PETZOLD:  The times of Howard Hawks are over. We are auteurs.

HOCHHÄUSLER: I always have the illusion that I can make any kind of film. I want to try it. Yet, one finds out one has done the same thing again. [Laughter.]  It is very hard to know one’s own range. We also have certain production conditions. We always remain in a certain budget, thus there are egalitarian tendencies. If we wanted to make a truly excessive film, we would have to ask ourselves: How? We are happy to be able to have 90 minutes of film in the end. Christian is much more realistic about those things. My problem is that I always want to do much more. For example, for The City Below I had written 20 pages playing in Jakarta. It wasn’t possible due to financial reasons.

PETZOLD:  I don’t think the film would have needed that.

HOCHHÄUSLER: No, but it would have been a different film.

PETZOLD:  For Wolfsburg [2003] I also wrote scenes playing in Cuba. We had the ridiculous budget of 1.1 million Euro. So, we left Cuba out and in the end it was much more beautiful. There was an ellipsis that was also an excess. 

HOCHHÄUSLER: Yet there are films where I adore the maximalism. I am thinking of Minnelli, for example. I think it is marvellous that he had the money to have a thousand extras.

HOLZAPFEL: Is there anything you still wanted to say, or shall we end here?

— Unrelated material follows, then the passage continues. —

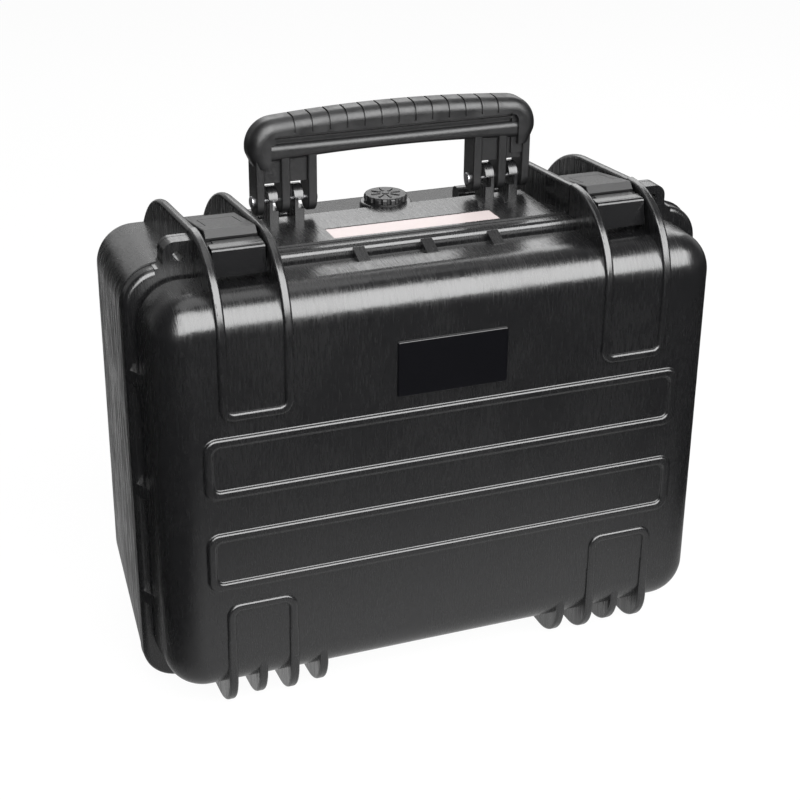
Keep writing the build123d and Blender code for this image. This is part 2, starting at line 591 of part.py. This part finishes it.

HOCHHÄUSLER: I have one more appendix. It maybe rounds down our talk. Christian is someone who develops film plots while telling them. He is much more generous than me in this regard. I don’t like telling plots that haven’t been fixed somewhere, whereas Christian retells stories again and again. He tests them, refines them. I heard him describe scenes I discovered years later in one of his films. Maybe also here we can find a very different relation to plot and also the audience.